Abstract: The lung is made up of a tree-like system of branched airway tubes leading into millions of tiny air sacs or alveoli for gas exchange. The conducting airways and alveoli contain distinct populations of stem and progenitor cells that have tremendous potential for reparative proliferation and differentiation after damage to the epithelium, with responses varying substantially depending on the type of injury sustained. The mouse stem cell populations include Trp63+ Krt5+ basal cells in the larger airways and Type2 (AT2) cells in the alveoli. We have developed 3D organoid assays for identifying factors and pathways that promote the self-renewal and differentiation of these basal and AT2 cells. We have also identified Grainyheadlike2 (Grhl2) as a transcription factor that co-ordinates basal cell differentiation, polarity and morphogenesis during regeneration of the mucociliary airway epithelium, and have used Crispr/cas9 genome editing to identify the function of potential downstream targets.
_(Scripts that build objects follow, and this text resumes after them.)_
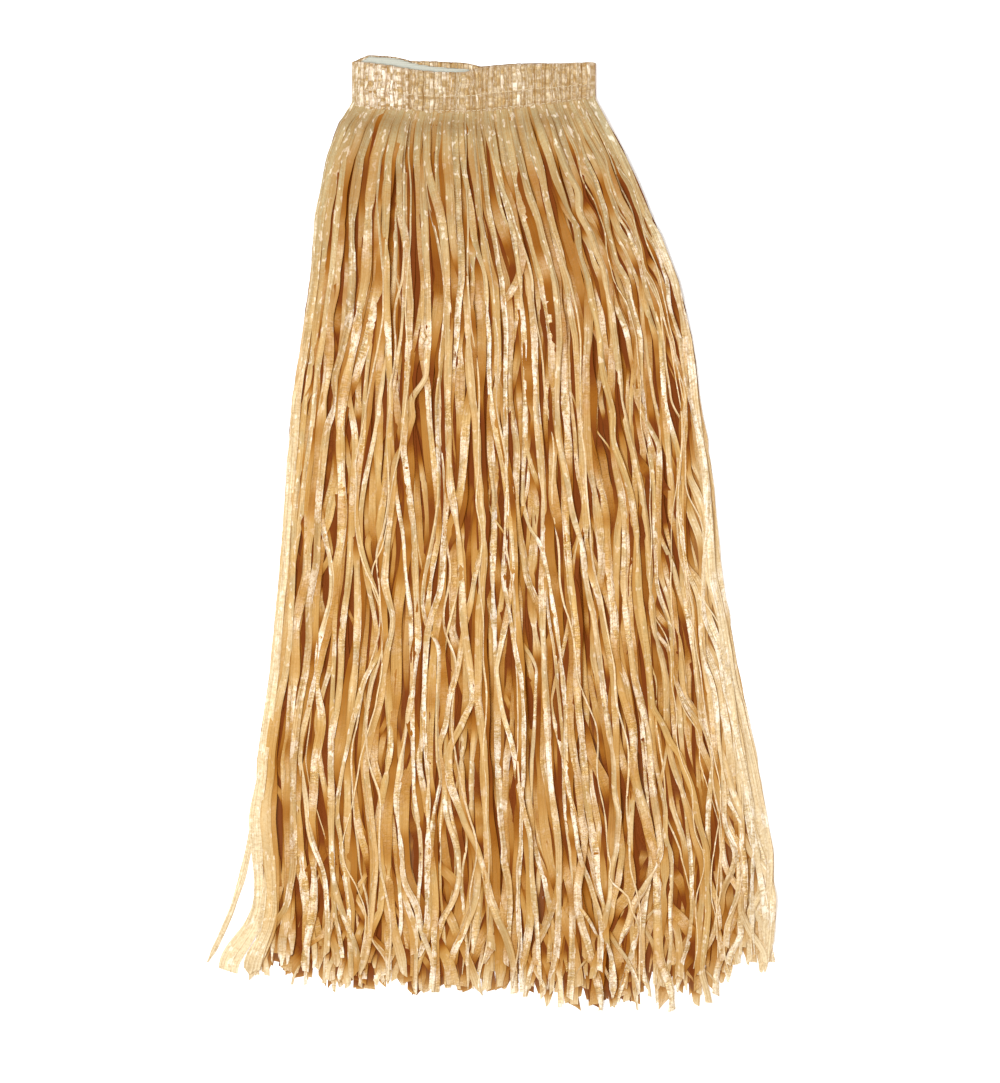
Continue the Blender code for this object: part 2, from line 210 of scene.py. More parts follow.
def raffia_finish(name, near_band, shaded, deep, calm, glint, patch_length):
    """The raffia film's material, which reads where a point lies on its own strand of tape:
    near_band tints it next to the band, and shaded and deep are the painted shade it is given
    down in the pile."""
    paint = bpy.data.materials.new(name)
    paint.cycles.emission_sampling = "NONE"
    paint.use_nodes = True
    tree = paint.node_tree

    def attribute(named):
        return node(tree, "ShaderNodeAttribute", {"attribute_name": named}, {}, output=2)

    def place(across_length, along_length):
        u, v = across * half * (1.0 / across_length), along * (1.0 / along_length)
        return node(tree, "ShaderNodeCombineXYZ", {}, {"X": u, "Y": v, "Z": strand * 91.7})

    along, across, strand, half = (attribute(key) for key in ("along", "across", "strand", "half"))
    sunk, pile, crinkle = (attribute(key) for key in ("sunk", "pile", "crinkle"))
    ribs = 1.0 - abs(noise(tree, place(0.0040, RIB_LENGTH), 1.0, 1.0) - 0.5) * 4.0
    wrinkles = noise(tree, place(0.0030, WRINKLE_LENGTH), 1.0, 2.0)
    patches = noise(tree, place(0.0060, patch_length), 1.0, 2.0)
    mottle = noise(tree, place(0.0016, 0.0024), 1.0, 2.0)
    cross = noise(tree, place(0.0050, 0.0015), 1.0, 2.0)
    glint_flecks = noise(tree, place(0.0032, 0.0070), 1.0, 1.0)
    streaks = noise(tree, place(0.0008, 0.080), 1.0, 2.0)
    tone = noise(tree, place(0.0060, 0.120), 1.0, 1.0)
    sheen = noise(tree, place(0.0040, 0.020), 1.0, 2.0)
    body = mixed(tree, strand.ramp(0.0, 1.0), STRAW_PALE, STRAW_GOLD)
    body = mixed(tree, tone.ramp(0.38, 0.62) * 0.55, body, STRAW_DULL)
    body = mixed(tree, sheen.ramp(0.56, 0.38) * 0.60, body, STRAND_ROOT)
    body = mixed(tree, (1.0 - sunk.ramp(-0.25, 0.25)) * 0.60, body, STRAW_LIT)
    # Painted backlight where the pile is thin.
    body = mixed(tree, (1.0 - pile.ramp(2.0, 8.0)) * 0.75, body, STRAW_BACKLIT)
    body = mixed(tree, (1.0 - along.ramp(0.07, 0.26)) * calm, body, near_band)
    body = mixed(tree, mottle.ramp(0.54, 0.36) * 0.28, body, STRAW_STREAK_AND_SHADE)
    # Painted shade on one side of the crosswise crinkles, and a painted glint on the other.
    body = mixed(tree, cross.ramp(0.50, 0.36) * (crinkle * 0.40 + 0.10), body, STRAW_STREAK_AND_SHADE)
    body = mixed(tree, cross.ramp(0.54, 0.66) * crinkle * 0.50, body, STRAW_GLINT)
    # Painted shade at the strands' edges, where they meet their neighbours.
    body = mixed(tree, abs(across).ramp(0.74, 1.0) * pile.ramp(2.0, 7.0) * 0.65, body, STRAW_STREAK_AND_SHADE)
    # Painted glints: near-white patches and flecks on crinkled film, put into the base colour.
    painted_glints = crinkle.ramp(0.2, 0.9) * patches.ramp(0.42, 0.56) * (ribs.ramp(0.0, 0.8) * 0.5 + 0.5)
    painted_glints = (painted_glints + glint_flecks.ramp(0.60, 0.68) * 0.65) * glint
    painted_glints = painted_glints * (mottle.ramp(0.34, 0.52) * 0.7 + 0.3)
    # bare: the painted glints fade where the painted shade of the pile is deep.
    bare = 1.0 - sunk.ramp(0.2, 1.3) * 0.8
    body = mixed(tree, painted_glints * bare, body, STRAW_GLINT)
    # Painted shade: strands down in the pile get darker, more orange colours, more so further from the
    # band.
    body = mixed(tree, sunk.ramp(-0.1, 0.9) * (along.ramp(0.12, 0.38) * 0.50 + 0.12), body, shaded)
    body = mixed(tree, sunk.ramp(0.15, 1.5), body, deep)
    body = mixed(tree, streaks.ramp(0.47, 0.62) * 0.42, body, STRAW_STREAK_AND_SHADE)
    body = mixed(tree, sunk.ramp(0.8, 2.1), body, UMBER)
    # Painted glow: the emission stands in for light through the film.
    glow = mixed(tree, sunk.ramp(0.4, 1.8), FILM_GLOW, AMBER_GLOW)
    glow = mixed(tree, 1.0 - pile.ramp(1.0, 7.0), glow, FLOOR_GLOW)
    height = ribs * (crinkle * 0.34 + 0.05) + wrinkles * (crinkle * 0.9 + 0.40) + streaks * 0.45
    bump = node(tree, "ShaderNodeBump", {}, {"Height": height, "Strength": 1.0, "Distance": 0.0010})
    shader = tree.nodes["Principled BSDF"]
    shader.inputs["IOR"].default_value = 1.5
    shader.inputs["Specular IOR Level"].default_value = 0.60
    shader.inputs["Specular Tint"].default_value = (1.0, 0.66, 0.30, 1.0)
    shader.inputs["Emission Strength"].default_value = 1.0
    roughness = 0.44 - crinkle * bare * 0.26 + wrinkles * 0.08 + sunk.ramp(0.3, 1.5) * 0.34
    links = {"Base Color": body, "Roughness": roughness, "Normal": bump, "Emission Color": glow}
    for socket, wire in links.items():
        tree.links.new(wire.socket, shader.inputs[socket])
    return paint


raffia_strands = raffia_finish("raffia_strands", STRAND_ROOT, HONEY, AMBER, 0.75, 0.95, 0.0130)
raffia_band = raffia_finish("raffia_band", BAND_STRAW, BAND_STRAW, BAND_CREASE_SHADE, 1.0, 0.95, 0.0024)


def mesh_piece(name, points, faces, attributes, paint):
    """A mesh piece from arrays, with its attributes on the points and its material."""
    mesh = bpy.data.meshes.new(name)
    mesh.from_pydata(points.tolist(), [], faces.tolist())
    for key, values in attributes.items():
        layer = mesh.attributes.new(key, "FLOAT", "POINT")
        layer.data.foreach_set("value", np.asarray(values, np.float32).ravel())
    mesh.shade_smooth()
    mesh.materials.append(paint)
    made = bpy.data.objects.new(name, mesh)
    bpy.context.scene.collection.objects.link(made)
    return made


def placed(piece, cad_nodes):
    """Rides a piece on the skirt in place of its CAD nodes."""
    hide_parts(*cad_nodes)
    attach(piece, "root")


# The waistband: raffia gathered tightly over the elastic, folded over at its top edge and sewn
# with two rows, half way down and at its hem, where the strands come out from under it.
BAND_LOW, BAND_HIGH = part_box("waistband_front")
TOP_Y = BAND_HIGH.y
BAND_WIDTH = BAND_HIGH.x - BAND_LOW.x
BAND_MIDDLE_X = (BAND_HIGH.x + BAND_LOW.x) / 2
BAND_MIDDLE_Z = 0.0037
BAND_ROUND = 0.0070
FILM = 0.00014
STITCH_ROWS = (0.605, 0.965)

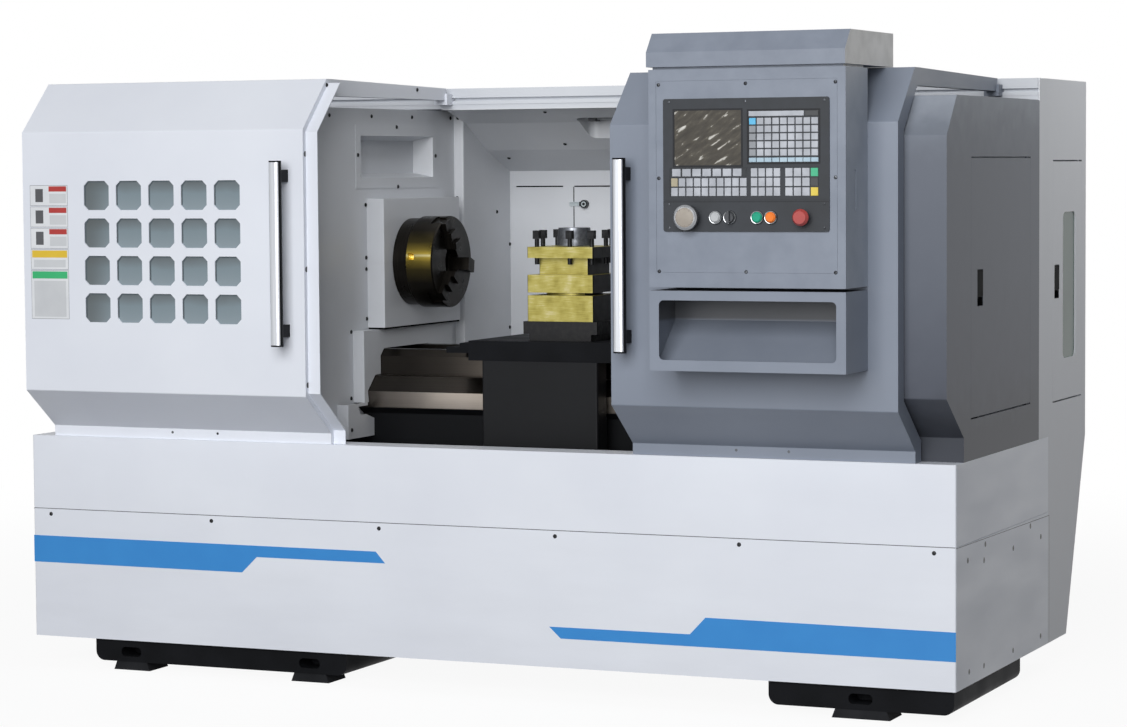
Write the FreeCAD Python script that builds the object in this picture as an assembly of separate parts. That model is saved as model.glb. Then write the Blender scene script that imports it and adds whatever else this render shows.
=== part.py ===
import FreeCAD, Part
import math
import os
from FreeCAD import Vector

# Flat-bed turning lathe with sliding front doors.  All sizes are in millimetres.
# The pieces are drawn with X from the left end of the skirt to the right, Y from the
# skirt's front face to the back and Z up from the skirt's bottom edge.  Each piece is
# moved as it is written, so that the floor under the middle of the machine is the origin.

# ---------------------------------------------------------------- main lines
LENGTH = 2620.0              # skirt, left to right
SHEET = 3.0                  # thickness of every sheet cover
BEND = 2.0                   # inner bend radius of the sheet
FLOOR_DROP = 83.0            # skirt bottom above the floor
SKIRT_TOP = 350.0            # seam between skirt and splash tray
HOUSING_TOP = 1495.0         # top of the rear housing
COVER_DEPTH = 748.0          # skirt's front face to the rear edge of the fixed covers
WALL_X = 863.0               # wall between the headstock and the work
SPINDLE_Y = 500.0            # spindle axis behind the skirt's front face
TRAY_FLOOR = SKIRT_TOP + 12.0   # sheet floor inside the tray, clamped under the bed
BED_TOP = TRAY_FLOOR + 420.0
SPINDLE_Z = BED_TOP + 234.0  # centre height over the ways

# ---------------------------------------------------------------- base and skirt
SKIRT_DEPTH = COVER_DEPTH + 94.0  # front face to the rear edge of the side sheets
SKIRT_LIP = 25.0             # inward fold of the skirt and tray edges
SEAM = 1.6                   # height and depth of the shadow line between skirt and tray
TRAY_TOP = SKIRT_TOP + 201.0
TRAY_LIP = 92.0              # front ledge of the tray, in front of the covers

LEFT_FOOT = (186.0, 956.0)   # left casting, from and to along the machine
RIGHT_FOOT = (LENGTH - 485.0, LENGTH - 8.0)
FOOT_FRONT = 12.0            # front face of both castings
FOOT_DEPTH_LEFT = 388.0      # depth of the front foot of the left casting
FOOT_DEPTH_RIGHT = 588.0
FOOT_BACK = SKIRT_DEPTH + 148.0
REAR_FOOT_DEPTH = 250.0
FOOT_HEIGHT = 60.0           # casting below the skirt
FOOT_ROUND = 26.0
PEDESTAL_WALL = 24.0
PEDESTAL_INSET = 40.0        # pedestal walls behind the faces of the feet
PEDESTAL_HALF = 250.0        # half width of the face that carries the bed
CORE_HOLE = 120.0            # half width of the opening in the pedestal's end walls
PAD_LENGTH = 112.0           # levelling pads at the floor
PAD_LENGTH_RIGHT = 150.0
PAD_DEPTH = 96.0
PAD_DRAFT = 9.0              # pad sides lean out by this much
PAD_INSET = 111.0            # pad centre from the ends of the left casting
PAD_RIGHT = 239.0            # pad centre from the left end of the right casting
PAD_FRONT = 62.0             # pad centre behind the foot's front face
POCKET_LENGTH = 62.0         # wrench pocket above each pad
POCKET_HEIGHT = 26.0
POCKET_DEPTH = 70.0

# ---------------------------------------------------------------- fixed covers
COVER_TOP = HOUSING_TOP - 57.0
COVER_FRONT = -78.0          # front plane of the fixed covers
COVER_TOP_FRONT = 5.0        # where the top chamfer ends
COVER_FOLD_TOP = COVER_TOP - 97.0
COVER_FOLD_LOW = TRAY_TOP + 163.0
COVER_STRIP = 65.0           # plane of the low vertical strip
COVER_STRIP_TOP = TRAY_TOP + 60.0
COVER_LIP = 28.0
RIGHT_COVER_FROM = LENGTH - 820.0  # inner edge of the right cover's front
BAR_HOLE = 55.0              # radius of the bar hole in the left end wall

SIDE_DOOR = (126.0, COVER_DEPTH - 86.0)  # right service door, front and rear edge
SIDE_DOOR_Z = (TRAY_TOP + 104.0, COVER_TOP - 151.0)
REAR_DOOR = (COVER_DEPTH + 138.0, COVER_DEPTH + 438.0)  # rear side door
REAR_DOOR_Z = (TRAY_TOP + 90.0, HOUSING_TOP - 217.0)
DOOR_GAP = 0.8               # gap at the upright edges of the service doors
DOOR_SLOT = 4.0              # gap at their top and bottom edges
STIFFENER_INSET = 22.0
STIFFENER_DEPTH = 14.0
HINGE_PIN = 3.0              # radius of the hinge rod behind a service door's sheet
HINGE_INSET = 24.0           # hinge axis from the door's edge
HINGE_PIN_REAR = 2.5         # the same two sizes on the rear access door
HINGE_INSET_REAR = 18.0
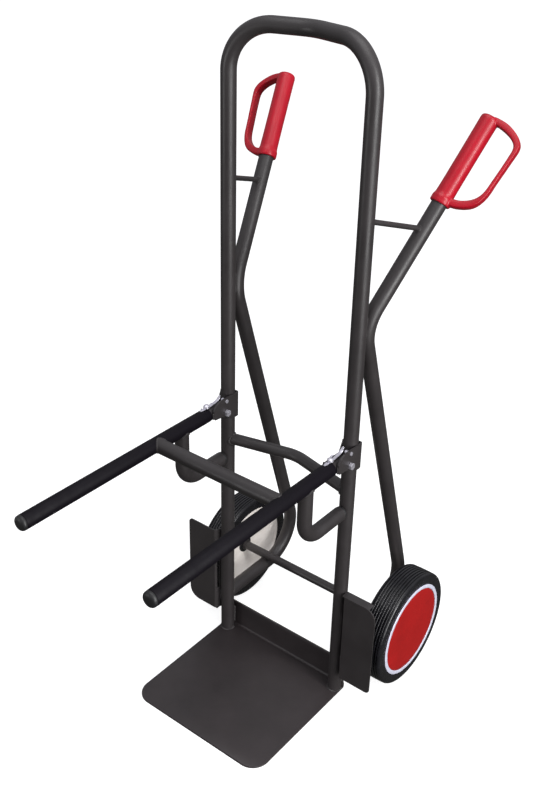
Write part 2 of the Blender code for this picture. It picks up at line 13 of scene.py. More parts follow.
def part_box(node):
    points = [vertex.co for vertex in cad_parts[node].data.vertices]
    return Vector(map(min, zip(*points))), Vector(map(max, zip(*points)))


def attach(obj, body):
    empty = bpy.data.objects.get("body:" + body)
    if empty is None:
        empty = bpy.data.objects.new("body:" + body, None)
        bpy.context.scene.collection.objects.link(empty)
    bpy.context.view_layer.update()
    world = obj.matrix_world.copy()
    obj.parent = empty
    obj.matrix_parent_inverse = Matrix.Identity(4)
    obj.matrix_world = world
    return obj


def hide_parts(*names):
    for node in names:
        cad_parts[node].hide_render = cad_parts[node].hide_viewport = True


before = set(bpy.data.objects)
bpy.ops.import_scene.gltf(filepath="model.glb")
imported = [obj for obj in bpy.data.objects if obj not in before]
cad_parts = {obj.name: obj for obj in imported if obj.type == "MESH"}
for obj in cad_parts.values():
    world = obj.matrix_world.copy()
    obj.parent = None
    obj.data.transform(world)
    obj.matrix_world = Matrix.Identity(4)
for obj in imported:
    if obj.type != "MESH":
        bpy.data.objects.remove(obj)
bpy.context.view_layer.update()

SIDES = {"left": -1, "right": 1}
MM = 0.001

# Fineness of the meshes
TUBE_SIDES = 48
HOOP_SIDES = 64
STRUT_SIDES = 32
WHEEL_STEPS = 144
FORK_STEPS = 64
PROP_PLUG_STEPS = 48
GRIP_STEPS = 72
TUBE_EDGE = 0.0007
LATHE_SMOOTH_ANGLE = 35
MERGE_VERTS = 1e-6
WELD_VERTS = 1e-5

# Weld beads: point spacing, length of one ripple, and radius at each place
BEAD_STEP = 0.0006
BEAD_PITCH = 0.0021
BEAD_SIDES = 10
BEAD_R = {
    "brace": 0.0026, "stay_foot": 0.0020, "knee": 0.0020, "strut_low": 0.0014,
    "strut_high": 0.0017, "foot": 0.0021, "upstand": 0.0021, "guard": 0.0019,
    "axle": 0.0022, "cross": 0.0018, "prop": 0.0017, "cheek": 0.0018,
}


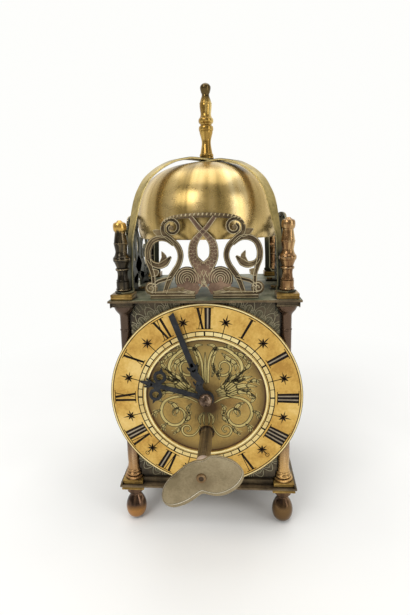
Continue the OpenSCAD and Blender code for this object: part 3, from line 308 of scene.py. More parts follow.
# The feet are lighter low down: a painted highlight, brighter on the left ones
metal("foot", "copper_brown", (52, 38, 30), (88, 66, 50), (128, 98, 74), grime_and_shade=(36, 24, 18), **EGG,
    parts=(((172, 124, 70), 0.46, 0.3),))
metal("foot_right", "copper_brown", (48, 34, 26), (84, 62, 44), (120, 92, 64), grime_and_shade=(34, 26, 18), **EGG,
    parts=(((112, 86, 54), 0.62, 0.42),))
metal("pipe", "copper_brown", (84, 72, 54), (126, 108, 80), (166, 146, 112), rough=(0.3, 0.48),
    metallic=0.7, streaks=("y", 5, 0.6))
metal("pipe_end", "copper_brown", (196, 172, 154), (228, 208, 192), rough=(0.3, 0.45), metallic=0.4)
metal("wing", "key_nickel", (122, 108, 78), (146, 131, 100), (168, 154, 122), rough=(0.34, 0.5), scale=40,
    fine=1200, bump=0.08, metallic=0.5, spots=WING_STAINS)
# The wing's bevel: a painted highlight
metal("wing_edge_highlight", "key_nickel", (206, 198, 174), (240, 234, 214), rough=(0.25, 0.4), metallic=0.4)
metal("wing_line", "key_nickel", (66, 54, 34), (92, 78, 52), **CUT)
metal("rivet", "copper_brown", (84, 62, 38), (120, 94, 62), (160, 134, 98), rough=(0.3, 0.45), metallic=0.7)
metal("rivet_core", "copper_brown", (40, 30, 20), (78, 58, 36), rough=(0.4, 0.6), metallic=0.5)
metal("nut", "copper_brown", (70, 56, 44), (108, 88, 72), (150, 128, 108), rough=(0.2, 0.34), bump=0.05,
    metallic=0.8, grain=0.15, streaks=("y", 1.2, 1))
metal("movement", None, (160, 124, 56), (208, 172, 92), rough=(0.25, 0.4), scale=120, bump=0.1)
metal("steel", None, (128, 128, 128), (184, 184, 184), rough=(0.22, 0.36), scale=200)
metal("spring", None, (44, 48, 60), (84, 88, 102), rough=(0.28, 0.42), scale=200)


# Mesh building

def place(p):
    return Vector((p[0], p[1] + MID_Y, p[2])) / 1000


def piece(name, verts, faces, mat, body="case", stands_for=(), smooth=35, bevel=0):
    """A mesh from points in the clock's coordinates, riding on a CAD body."""
    mesh = bpy.data.meshes.new(name)
    mesh.from_pydata([place(v) for v in verts], [], faces)
    bm = bmesh.new()
    bm.from_mesh(mesh)
    bmesh.ops.remove_doubles(bm, verts=bm.verts, dist=1e-7)
    bmesh.ops.recalc_face_normals(bm, faces=bm.faces)
    if bevel:
        sharp = [e for e in bm.edges if len(e.link_faces) == 2 and e.calc_face_angle(0) > math.radians(40)]
        bmesh.ops.bevel(bm, geom=sharp, offset=bevel / 1000, segments=2, affect="EDGES", profile=0.6)
    bm.to_mesh(mesh)
    bm.free()
    if smooth:
        for face in mesh.polygons:
            face.use_smooth = True
        mesh.set_sharp_from_angle(angle=math.radians(smooth))
    obj = bpy.data.objects.new(name, mesh)
    bpy.context.scene.collection.objects.link(obj)
    mesh.materials.append(M[mat])
    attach(obj, body)
    if stands_for:
        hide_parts(*stands_for)
    return obj


def spline_at(a, b, d, e, t):
    return 0.5 * (2 * b + (d - a) * t + (2 * a - 5 * b + 4 * d - e) * t * t + (3 * b - a - 3 * d + e) * t
        ** 3)


def smooth_line(pts, n=4):
    """The same curve through the points as the CAD's."""
    last = len(pts) - 1
    out = []
    for i in range(last):
        q = [pts[max(i - 1, 0)], pts[i], pts[i + 1], pts[min(i + 2, last)]]
        for k in range(n):
            out.append(tuple(spline_at(q[0][j], q[1][j], q[2][j], q[3][j], k / n) for j in (0, 1)))
    return out + [tuple(pts[last])]


def width_at(w, t):
    s = t * (len(w) - 1)
    k = min(int(s), len(w) - 2)
    return lerp(w[k], w[k + 1], s - k)


def along(points, widths, n):
    """Each point of the smooth line with its normal and half its width."""
    p = smooth_line(points, n)
    last = len(p) - 1
    out = []
    for i, (x, y) in enumerate(p):
        a, b = p[max(i - 1, 0)], p[min(i + 1, last)]
        d = math.hypot(b[0] - a[0], b[1] - a[1]) or 1
        out.append(((x, y), (-(b[1] - a[1]) / d, (b[0] - a[0]) / d), width_at(widths, i / last) / 2))
    return out


def beside(points, widths, share, n):
    """The line that runs at a share of the half width beside a band's middle."""
    return [(x + nx * w * share, y + ny * w * share) for (x, y), (nx, ny), w in along(points, widths, n)]


class Shape:
    """Points and faces that grow into one piece."""

    def __init__(self):
        self.v, self.f = [], []

    def add(self, verts, faces):
        n = len(self.v)
        self.v += list(verts)
        self.f += [tuple(i + n for i in face) for face in faces]
        return self

    def rows(self, rows, closed_across=False, closed_along=False, caps=False):
        """Joins rows of the same number of points into a sheet."""
        m, count = len(rows[0]), len(rows)
        across = m if closed_across else m - 1
        runs = count if closed_along else count - 1
        faces = [(i * m + k, i * m + (k + 1) % m, (i + 1) % count * m + (k + 1) % m,
            (i + 1) % count * m + k) for i in range(runs) for k in range(across)]
        if caps:
            faces += [tuple(range(m)), tuple(range(count * m - 1, (count - 1) * m - 1, -1))]
        return self.add([p for row in rows for p in row], faces)

    def lathe(self, profile, at=(0, 0), seg=64, axis="z", origin=0):
        """Turns (radius, height) points round an upright axis, or round Y for axis='y'."""
        rows = []
        for r, h in profile:
            ring_points = [polar(max(r, 0.001), 360 * k / seg) for k in range(seg)]
            rows.append([(at[0] + u, at[1] + w, h) if axis == "z" else (at[0] + u, origin + h,
                at[1] + w) for u, w in ring_points])
        return self.rows(rows, closed_across=True)

    def box(self, lo, hi):
        verts = [(x, y, z) for x in (lo[0], hi[0]) for y in (lo[1], hi[1]) for z in (lo[2], hi[2])]
        return self.add(verts, [(0, 1, 3, 2), (4, 6, 7, 5), (0, 4, 5, 1), (2, 3, 7, 6), (0, 2, 6, 4),
            (1, 5, 7, 3)])

    def prism(self, outline, to3, depth, base=0):
        """Fills a 2D outline and gives it a thickness; to3 maps (x, y, height) to a point."""
        n = len(outline)
        verts = [to3(x, y, base) for x, y in outline] + [to3(x, y, depth) for x, y in outline]
        faces = [tuple(range(n)), tuple(range(2 * n - 1, n - 1, -1))]
        faces += [(i, (i + 1) % n, n + (i + 1) % n, n + i) for i in range(n)]
        return self.add(verts, faces)

    def band(self, points, widths, section, to3, n=4):
        """Sweeps a cross-section of (share of half width, height) along a curve."""
        return self.rows([[to3(x + nx * u * w, y + ny * u * w, h) for u, h in section] for (x, y),
            (nx, ny), w in along(points, widths, n)], closed_across=True, caps=True)

    def disc(self, centre, profile, to3, seg=40):
        rows = [[to3(*around(centre, r, 360 * k / seg), h) for k in range(seg)] for r, h in profile]
        return self.rows(rows, closed_across=True, caps=True)

    def made(self, name, mat, **kw):
        return piece(name, self.v, self.f, mat, **kw)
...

Bio: Brigid Hogan, PhD, FRS is the George Barth Geller Professor and Chair of the Department of Cell Biology, Duke University Medical Center. She completed her undergraduate and graduate training at the University of Cambridge, UK, obtaining her PhD in 1968. She subsequently did postdoctoral research in the Department of Biology, MIT and then moved back to the UK. She held appointments in London at the Imperial Cancer Research Fund and then at the MRC National Institute for Medical Research. In 1988 she was appointed Professor of Cell Biology at Vanderbilt University Medical School and was an Investigator of the HHMI there from 1993 until 2002 when she moved to her current position at Duke Medical School.
Hogan has made many innovative contributions to the fields of mammalian embryology and the early development (morphogenesis) of complex organ systems such as the eye, kidney, heart and lungs. Her laboratory was among the first to apply techniques of molecular biology to study mouse development, initially working on genes encoding extracellular matrix proteins and later on Hox and Fox developmental transcription factors and members of the TGFbeta and BMP families of growth factors. In 1983 she initiated the Cold Spring Harbor Course “Molecular Embryology of the Mouse”. Through this course and the first edition of the CSH manual entitled "Manipulating the Mouse Embryo", Hogan and her colleagues Frank Costantini and Liz Lacy helped to make the techniques of mammalian developmental genetics and experimental embryology available to a very wide audience.
Hogan’s lab has also done innovative work in the field of stem cell biology. She made the key discovery that pluripotential stem cell lines can be derived from mouse primordial germ cells, providing the basis for one method for deriving human pluripotential stem cell lines. Most recently she has identified different epithelial stem cell populations in the adult lung and has shown how they contribute to tissue maintenance and repair after injury. This work has opened up new ways of thinking about the origin and progression of some serious respiratory disorders.
Hogan is Past-President of both the American Society for Developmental Biology and the American Society of Cell Biology. Her service to the scientific community has included being a member of the National Advisory Council of the National Institute of Child Health and Human Development, Co-Chair for Science of the 1994 NIH Human Embryo Research Panel and a member of the 2001/2002 National Academies Panel on Scientific and Medical Aspects of Human Cloning. Hogan is a Fellow of the Royal Society of London and the American Academy of Arts and Sciences and a member of the Institute of Medicine and the National Academy of Sciences, USA.